Objective: Scan the records for the word "hinge". Copy each line that includes it.

Excerpted records:

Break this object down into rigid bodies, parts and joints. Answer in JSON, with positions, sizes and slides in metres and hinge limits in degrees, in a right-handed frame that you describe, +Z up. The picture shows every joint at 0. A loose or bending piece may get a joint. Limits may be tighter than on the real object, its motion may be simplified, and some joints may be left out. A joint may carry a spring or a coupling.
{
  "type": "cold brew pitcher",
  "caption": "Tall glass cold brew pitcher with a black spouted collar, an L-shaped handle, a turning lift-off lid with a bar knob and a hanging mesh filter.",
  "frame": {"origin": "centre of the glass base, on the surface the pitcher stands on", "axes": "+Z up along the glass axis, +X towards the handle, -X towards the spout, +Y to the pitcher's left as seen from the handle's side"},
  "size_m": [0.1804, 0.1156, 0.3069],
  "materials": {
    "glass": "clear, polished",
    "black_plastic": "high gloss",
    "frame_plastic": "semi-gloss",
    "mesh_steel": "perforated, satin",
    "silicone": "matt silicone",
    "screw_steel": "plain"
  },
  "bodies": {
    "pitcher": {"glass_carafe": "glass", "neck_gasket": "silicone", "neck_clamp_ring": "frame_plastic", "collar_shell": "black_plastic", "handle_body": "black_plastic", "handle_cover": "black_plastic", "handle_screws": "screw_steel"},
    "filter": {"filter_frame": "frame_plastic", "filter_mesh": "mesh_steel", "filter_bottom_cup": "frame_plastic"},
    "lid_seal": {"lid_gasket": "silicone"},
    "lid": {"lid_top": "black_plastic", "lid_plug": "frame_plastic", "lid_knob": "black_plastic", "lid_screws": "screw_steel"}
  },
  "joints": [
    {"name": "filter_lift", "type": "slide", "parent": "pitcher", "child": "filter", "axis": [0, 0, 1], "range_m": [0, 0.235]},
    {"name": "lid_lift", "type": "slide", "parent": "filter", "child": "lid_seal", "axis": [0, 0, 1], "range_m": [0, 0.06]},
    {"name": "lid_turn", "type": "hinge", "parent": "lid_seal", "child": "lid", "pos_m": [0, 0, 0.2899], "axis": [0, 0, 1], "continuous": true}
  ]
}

* * *

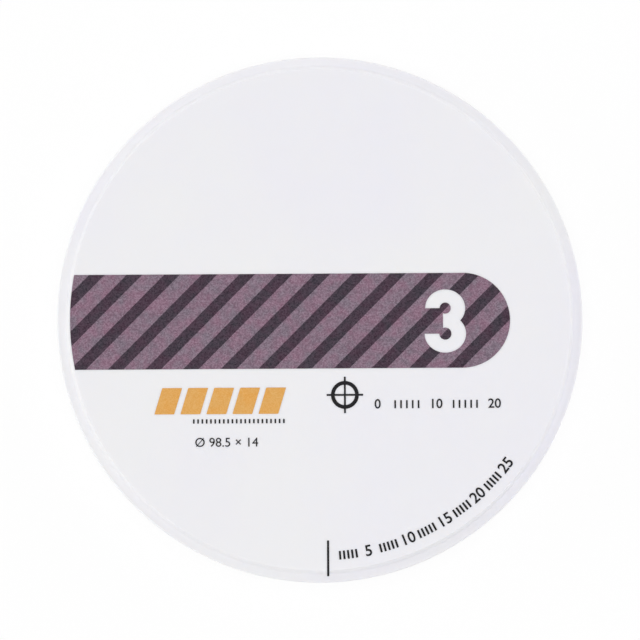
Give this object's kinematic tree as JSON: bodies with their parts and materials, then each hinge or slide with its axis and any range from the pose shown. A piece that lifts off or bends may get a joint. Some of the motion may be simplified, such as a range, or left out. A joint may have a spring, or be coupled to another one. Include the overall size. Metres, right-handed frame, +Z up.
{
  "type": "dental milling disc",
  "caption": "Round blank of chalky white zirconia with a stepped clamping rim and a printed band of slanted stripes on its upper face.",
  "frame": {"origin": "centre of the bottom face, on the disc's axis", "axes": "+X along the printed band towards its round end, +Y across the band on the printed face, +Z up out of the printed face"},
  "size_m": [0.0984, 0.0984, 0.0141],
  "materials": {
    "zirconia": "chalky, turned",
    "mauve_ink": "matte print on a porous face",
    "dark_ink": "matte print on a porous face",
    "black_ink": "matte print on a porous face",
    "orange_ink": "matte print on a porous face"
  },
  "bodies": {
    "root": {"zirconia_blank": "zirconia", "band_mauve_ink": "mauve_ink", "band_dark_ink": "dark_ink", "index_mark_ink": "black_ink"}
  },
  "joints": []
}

...

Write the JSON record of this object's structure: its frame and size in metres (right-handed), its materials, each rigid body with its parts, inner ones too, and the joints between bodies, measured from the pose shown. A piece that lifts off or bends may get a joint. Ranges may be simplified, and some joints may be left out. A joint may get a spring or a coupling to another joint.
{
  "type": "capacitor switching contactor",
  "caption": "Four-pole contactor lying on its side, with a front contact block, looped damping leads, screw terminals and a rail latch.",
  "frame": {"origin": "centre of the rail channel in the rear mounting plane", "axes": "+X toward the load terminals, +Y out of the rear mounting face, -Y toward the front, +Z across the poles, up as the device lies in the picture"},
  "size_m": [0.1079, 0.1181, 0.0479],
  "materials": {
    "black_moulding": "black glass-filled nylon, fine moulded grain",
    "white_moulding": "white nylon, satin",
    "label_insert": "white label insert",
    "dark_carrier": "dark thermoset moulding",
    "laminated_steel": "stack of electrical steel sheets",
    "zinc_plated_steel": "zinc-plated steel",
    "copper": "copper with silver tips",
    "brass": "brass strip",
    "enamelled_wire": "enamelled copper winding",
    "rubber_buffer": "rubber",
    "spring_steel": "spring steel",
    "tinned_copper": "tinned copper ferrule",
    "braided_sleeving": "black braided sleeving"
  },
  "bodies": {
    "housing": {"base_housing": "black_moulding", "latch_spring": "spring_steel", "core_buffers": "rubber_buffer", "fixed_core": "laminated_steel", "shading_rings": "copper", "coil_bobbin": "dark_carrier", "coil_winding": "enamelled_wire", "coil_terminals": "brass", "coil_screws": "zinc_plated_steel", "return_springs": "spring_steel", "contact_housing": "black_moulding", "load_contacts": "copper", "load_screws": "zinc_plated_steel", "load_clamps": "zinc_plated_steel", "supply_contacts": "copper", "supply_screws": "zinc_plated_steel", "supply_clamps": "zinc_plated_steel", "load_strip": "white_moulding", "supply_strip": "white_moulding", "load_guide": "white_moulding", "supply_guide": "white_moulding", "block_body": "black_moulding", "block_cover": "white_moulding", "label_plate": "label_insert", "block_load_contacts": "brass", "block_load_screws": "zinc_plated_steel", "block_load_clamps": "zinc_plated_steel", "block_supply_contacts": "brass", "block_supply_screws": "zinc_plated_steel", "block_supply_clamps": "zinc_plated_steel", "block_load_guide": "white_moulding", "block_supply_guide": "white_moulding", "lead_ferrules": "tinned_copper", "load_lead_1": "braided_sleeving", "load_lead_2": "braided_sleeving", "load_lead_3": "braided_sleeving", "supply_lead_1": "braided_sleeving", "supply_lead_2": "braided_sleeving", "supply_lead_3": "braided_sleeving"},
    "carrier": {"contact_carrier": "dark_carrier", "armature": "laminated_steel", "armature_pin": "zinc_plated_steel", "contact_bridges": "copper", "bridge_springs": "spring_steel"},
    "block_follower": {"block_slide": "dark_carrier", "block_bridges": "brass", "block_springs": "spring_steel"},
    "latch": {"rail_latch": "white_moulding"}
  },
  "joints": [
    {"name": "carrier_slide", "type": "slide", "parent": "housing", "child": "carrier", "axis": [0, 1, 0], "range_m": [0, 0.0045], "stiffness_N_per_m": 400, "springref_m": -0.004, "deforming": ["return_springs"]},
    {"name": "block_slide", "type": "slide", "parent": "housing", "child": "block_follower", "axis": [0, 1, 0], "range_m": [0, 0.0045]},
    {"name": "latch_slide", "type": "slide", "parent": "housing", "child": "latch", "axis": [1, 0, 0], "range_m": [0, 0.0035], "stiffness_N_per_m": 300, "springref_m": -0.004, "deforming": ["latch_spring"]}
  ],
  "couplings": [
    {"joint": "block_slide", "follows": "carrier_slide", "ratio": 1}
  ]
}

Full output:
Break this object down into rigid bodies, parts and joints. Answer in JSON, with positions, sizes and slides in metres and hinge limits in degrees, in a right-handed frame that you describe, +Z up. The picture shows every joint at 0. A loose or bending piece may get a joint. Limits may be tighter than on the real object, its motion may be simplified, and some joints may be left out. A joint may carry a spring or a coupling.
    {"name": "lid_turn", "type": "hinge", "parent": "lid_seal", "child": "lid", "pos_m": [0, 0, 0.2899], "axis": [0, 0, 1], "continuous": true}
Give this object's kinematic tree as JSON: bodies with their parts and materials, then each hinge or slide with its axis and any range from the pose shown. A piece that lifts off or bends may get a joint. Some of the motion may be simplified, such as a range, or left out. A joint may have a spring, or be coupled to another one. Include the overall size. Metres, right-handed frame, +Z up.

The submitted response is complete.